- WHAT NEEDS TO BE DONE: Please write out the material that follows, exactly as it stands.

- PROVIDED DATA:

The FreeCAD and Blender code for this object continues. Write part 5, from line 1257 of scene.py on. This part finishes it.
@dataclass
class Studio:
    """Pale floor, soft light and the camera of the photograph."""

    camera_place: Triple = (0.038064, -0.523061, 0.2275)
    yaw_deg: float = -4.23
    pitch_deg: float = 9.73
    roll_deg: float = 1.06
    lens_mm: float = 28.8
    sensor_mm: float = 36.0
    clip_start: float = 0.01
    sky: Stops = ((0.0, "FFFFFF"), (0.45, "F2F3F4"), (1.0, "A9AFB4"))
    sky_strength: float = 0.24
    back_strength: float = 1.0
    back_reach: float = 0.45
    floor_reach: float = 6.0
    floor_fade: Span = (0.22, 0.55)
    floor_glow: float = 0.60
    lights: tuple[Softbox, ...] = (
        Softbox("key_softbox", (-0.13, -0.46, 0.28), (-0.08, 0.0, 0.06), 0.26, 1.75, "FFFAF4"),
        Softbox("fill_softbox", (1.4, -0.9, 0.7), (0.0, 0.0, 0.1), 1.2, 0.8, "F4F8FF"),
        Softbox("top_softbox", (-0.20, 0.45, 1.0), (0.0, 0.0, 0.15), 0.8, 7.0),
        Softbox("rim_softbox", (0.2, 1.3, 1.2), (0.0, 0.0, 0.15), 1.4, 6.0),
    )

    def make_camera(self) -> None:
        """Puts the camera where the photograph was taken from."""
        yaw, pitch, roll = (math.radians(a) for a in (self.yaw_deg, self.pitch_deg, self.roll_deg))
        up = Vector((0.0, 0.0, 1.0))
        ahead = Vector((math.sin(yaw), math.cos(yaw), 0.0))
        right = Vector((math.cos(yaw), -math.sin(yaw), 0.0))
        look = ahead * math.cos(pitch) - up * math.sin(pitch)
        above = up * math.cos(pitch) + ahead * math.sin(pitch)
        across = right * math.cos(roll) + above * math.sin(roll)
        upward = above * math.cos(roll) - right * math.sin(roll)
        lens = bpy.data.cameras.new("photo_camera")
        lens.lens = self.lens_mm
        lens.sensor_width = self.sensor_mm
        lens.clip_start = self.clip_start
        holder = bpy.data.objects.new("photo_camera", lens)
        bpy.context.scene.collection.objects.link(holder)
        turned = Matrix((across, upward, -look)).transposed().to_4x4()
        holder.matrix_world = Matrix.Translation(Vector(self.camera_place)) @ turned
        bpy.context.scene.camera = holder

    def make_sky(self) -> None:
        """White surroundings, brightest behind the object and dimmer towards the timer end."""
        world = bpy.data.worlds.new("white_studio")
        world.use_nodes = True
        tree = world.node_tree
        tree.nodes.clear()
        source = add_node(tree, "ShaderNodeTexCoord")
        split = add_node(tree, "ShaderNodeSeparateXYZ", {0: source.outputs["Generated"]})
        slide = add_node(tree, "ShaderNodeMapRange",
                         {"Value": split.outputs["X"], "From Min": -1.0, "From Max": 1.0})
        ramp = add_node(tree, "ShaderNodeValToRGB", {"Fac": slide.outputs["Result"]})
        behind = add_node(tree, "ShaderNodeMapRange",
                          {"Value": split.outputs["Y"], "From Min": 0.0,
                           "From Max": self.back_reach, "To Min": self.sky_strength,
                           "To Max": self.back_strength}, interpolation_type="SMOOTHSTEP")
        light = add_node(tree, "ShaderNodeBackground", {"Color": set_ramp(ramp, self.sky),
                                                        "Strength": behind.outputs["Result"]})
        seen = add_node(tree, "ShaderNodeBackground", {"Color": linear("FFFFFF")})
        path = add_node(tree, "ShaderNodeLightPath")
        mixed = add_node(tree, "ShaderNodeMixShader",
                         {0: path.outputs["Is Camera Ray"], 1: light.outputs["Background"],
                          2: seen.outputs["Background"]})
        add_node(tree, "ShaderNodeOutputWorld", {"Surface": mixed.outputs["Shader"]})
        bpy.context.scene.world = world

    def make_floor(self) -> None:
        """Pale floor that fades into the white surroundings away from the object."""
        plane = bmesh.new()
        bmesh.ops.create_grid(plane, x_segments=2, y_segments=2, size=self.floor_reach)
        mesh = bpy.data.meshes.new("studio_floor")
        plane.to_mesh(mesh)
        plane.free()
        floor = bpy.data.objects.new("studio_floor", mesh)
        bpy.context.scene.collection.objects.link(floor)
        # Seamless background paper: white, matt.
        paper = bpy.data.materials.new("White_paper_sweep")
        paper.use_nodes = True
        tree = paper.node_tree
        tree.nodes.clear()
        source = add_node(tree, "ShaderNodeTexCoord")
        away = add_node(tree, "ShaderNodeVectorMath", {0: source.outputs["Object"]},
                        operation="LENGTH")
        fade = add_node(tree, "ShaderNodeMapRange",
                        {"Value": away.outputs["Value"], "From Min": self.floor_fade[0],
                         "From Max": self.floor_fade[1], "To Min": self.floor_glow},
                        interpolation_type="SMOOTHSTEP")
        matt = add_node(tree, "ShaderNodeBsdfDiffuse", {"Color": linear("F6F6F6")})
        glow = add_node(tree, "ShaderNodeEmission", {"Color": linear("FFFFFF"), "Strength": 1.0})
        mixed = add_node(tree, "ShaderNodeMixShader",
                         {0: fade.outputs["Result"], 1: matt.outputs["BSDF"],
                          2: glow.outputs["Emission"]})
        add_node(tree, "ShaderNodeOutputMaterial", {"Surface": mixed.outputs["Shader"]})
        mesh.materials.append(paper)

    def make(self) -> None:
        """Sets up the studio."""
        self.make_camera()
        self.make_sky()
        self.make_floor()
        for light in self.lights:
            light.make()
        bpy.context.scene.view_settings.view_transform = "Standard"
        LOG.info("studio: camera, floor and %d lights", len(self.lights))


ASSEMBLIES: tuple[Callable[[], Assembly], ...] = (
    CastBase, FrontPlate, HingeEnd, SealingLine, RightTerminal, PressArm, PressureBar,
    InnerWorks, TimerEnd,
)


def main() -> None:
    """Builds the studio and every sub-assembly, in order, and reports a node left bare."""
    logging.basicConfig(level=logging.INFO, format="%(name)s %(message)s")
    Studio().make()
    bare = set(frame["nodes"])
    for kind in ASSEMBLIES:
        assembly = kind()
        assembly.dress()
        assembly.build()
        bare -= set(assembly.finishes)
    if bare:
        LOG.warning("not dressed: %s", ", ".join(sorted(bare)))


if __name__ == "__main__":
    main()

- PROBLEM SOLUTION:
The FreeCAD and Blender code for this object continues. Write part 5, from line 1257 of scene.py on. This part finishes it.
@dataclass
class Studio:
    """Pale floor, soft light and the camera of the photograph."""

    camera_place: Triple = (0.038064, -0.523061, 0.2275)
    yaw_deg: float = -4.23
    pitch_deg: float = 9.73
    roll_deg: float = 1.06
    lens_mm: float = 28.8
    sensor_mm: float = 36.0
    clip_start: float = 0.01
    sky: Stops = ((0.0, "FFFFFF"), (0.45, "F2F3F4"), (1.0, "A9AFB4"))
    sky_strength: float = 0.24
    back_strength: float = 1.0
    back_reach: float = 0.45
    floor_reach: float = 6.0
    floor_fade: Span = (0.22, 0.55)
    floor_glow: float = 0.60
    lights: tuple[Softbox, ...] = (
        Softbox("key_softbox", (-0.13, -0.46, 0.28), (-0.08, 0.0, 0.06), 0.26, 1.75, "FFFAF4"),
        Softbox("fill_softbox", (1.4, -0.9, 0.7), (0.0, 0.0, 0.1), 1.2, 0.8, "F4F8FF"),
        Softbox("top_softbox", (-0.20, 0.45, 1.0), (0.0, 0.0, 0.15), 0.8, 7.0),
        Softbox("rim_softbox", (0.2, 1.3, 1.2), (0.0, 0.0, 0.15), 1.4, 6.0),
    )

    def make_camera(self) -> None:
        """Puts the camera where the photograph was taken from."""
        yaw, pitch, roll = (math.radians(a) for a in (self.yaw_deg, self.pitch_deg, self.roll_deg))
        up = Vector((0.0, 0.0, 1.0))
        ahead = Vector((math.sin(yaw), math.cos(yaw), 0.0))
        right = Vector((math.cos(yaw), -math.sin(yaw), 0.0))
        look = ahead * math.cos(pitch) - up * math.sin(pitch)
        above = up * math.cos(pitch) + ahead * math.sin(pitch)
        across = right * math.cos(roll) + above * math.sin(roll)
        upward = above * math.cos(roll) - right * math.sin(roll)
        lens = bpy.data.cameras.new("photo_camera")
        lens.lens = self.lens_mm
        lens.sensor_width = self.sensor_mm
        lens.clip_start = self.clip_start
        holder = bpy.data.objects.new("photo_camera", lens)
        bpy.context.scene.collection.objects.link(holder)
        turned = Matrix((across, upward, -look)).transposed().to_4x4()
        holder.matrix_world = Matrix.Translation(Vector(self.camera_place)) @ turned
        bpy.context.scene.camera = holder

    def make_sky(self) -> None:
        """White surroundings, brightest behind the object and dimmer towards the timer end."""
        world = bpy.data.worlds.new("white_studio")
        world.use_nodes = True
        tree = world.node_tree
        tree.nodes.clear()
        source = add_node(tree, "ShaderNodeTexCoord")
        split = add_node(tree, "ShaderNodeSeparateXYZ", {0: source.outputs["Generated"]})
        slide = add_node(tree, "ShaderNodeMapRange",
                         {"Value": split.outputs["X"], "From Min": -1.0, "From Max": 1.0})
        ramp = add_node(tree, "ShaderNodeValToRGB", {"Fac": slide.outputs["Result"]})
        behind = add_node(tree, "ShaderNodeMapRange",
                          {"Value": split.outputs["Y"], "From Min": 0.0,
                           "From Max": self.back_reach, "To Min": self.sky_strength,
                           "To Max": self.back_strength}, interpolation_type="SMOOTHSTEP")
        light = add_node(tree, "ShaderNodeBackground", {"Color": set_ramp(ramp, self.sky),
                                                        "Strength": behind.outputs["Result"]})
        seen = add_node(tree, "ShaderNodeBackground", {"Color": linear("FFFFFF")})
        path = add_node(tree, "ShaderNodeLightPath")
        mixed = add_node(tree, "ShaderNodeMixShader",
                         {0: path.outputs["Is Camera Ray"], 1: light.outputs["Background"],
                          2: seen.outputs["Background"]})
        add_node(tree, "ShaderNodeOutputWorld", {"Surface": mixed.outputs["Shader"]})
        bpy.context.scene.world = world

    def make_floor(self) -> None:
        """Pale floor that fades into the white surroundings away from the object."""
        plane = bmesh.new()
        bmesh.ops.create_grid(plane, x_segments=2, y_segments=2, size=self.floor_reach)
        mesh = bpy.data.meshes.new("studio_floor")
        plane.to_mesh(mesh)
        plane.free()
        floor = bpy.data.objects.new("studio_floor", mesh)
        bpy.context.scene.collection.objects.link(floor)
        # Seamless background paper: white, matt.
        paper = bpy.data.materials.new("White_paper_sweep")
        paper.use_nodes = True
        tree = paper.node_tree
        tree.nodes.clear()
        source = add_node(tree, "ShaderNodeTexCoord")
        away = add_node(tree, "ShaderNodeVectorMath", {0: source.outputs["Object"]},
                        operation="LENGTH")
        fade = add_node(tree, "ShaderNodeMapRange",
                        {"Value": away.outputs["Value"], "From Min": self.floor_fade[0],
                         "From Max": self.floor_fade[1], "To Min": self.floor_glow},
                        interpolation_type="SMOOTHSTEP")
        matt = add_node(tree, "ShaderNodeBsdfDiffuse", {"Color": linear("F6F6F6")})
        glow = add_node(tree, "ShaderNodeEmission", {"Color": linear("FFFFFF"), "Strength": 1.0})
        mixed = add_node(tree, "ShaderNodeMixShader",
                         {0: fade.outputs["Result"], 1: matt.outputs["BSDF"],
                          2: glow.outputs["Emission"]})
        add_node(tree, "ShaderNodeOutputMaterial", {"Surface": mixed.outputs["Shader"]})
        mesh.materials.append(paper)

    def make(self) -> None:
        """Sets up the studio."""
        self.make_camera()
        self.make_sky()
        self.make_floor()
        for light in self.lights:
            light.make()
        bpy.context.scene.view_settings.view_transform = "Standard"
        LOG.info("studio: camera, floor and %d lights", len(self.lights))


ASSEMBLIES: tuple[Callable[[], Assembly], ...] = (
    CastBase, FrontPlate, HingeEnd, SealingLine, RightTerminal, PressArm, PressureBar,
    InnerWorks, TimerEnd,
)


def main() -> None:
    """Builds the studio and every sub-assembly, in order, and reports a node left bare."""
    logging.basicConfig(level=logging.INFO, format="%(name)s %(message)s")
    Studio().make()
    bare = set(frame["nodes"])
    for kind in ASSEMBLIES:
        assembly = kind()
        assembly.dress()
        assembly.build()
        bare -= set(assembly.finishes)
    if bare:
        LOG.warning("not dressed: %s", ", ".join(sorted(bare)))


if __name__ == "__main__":
    main()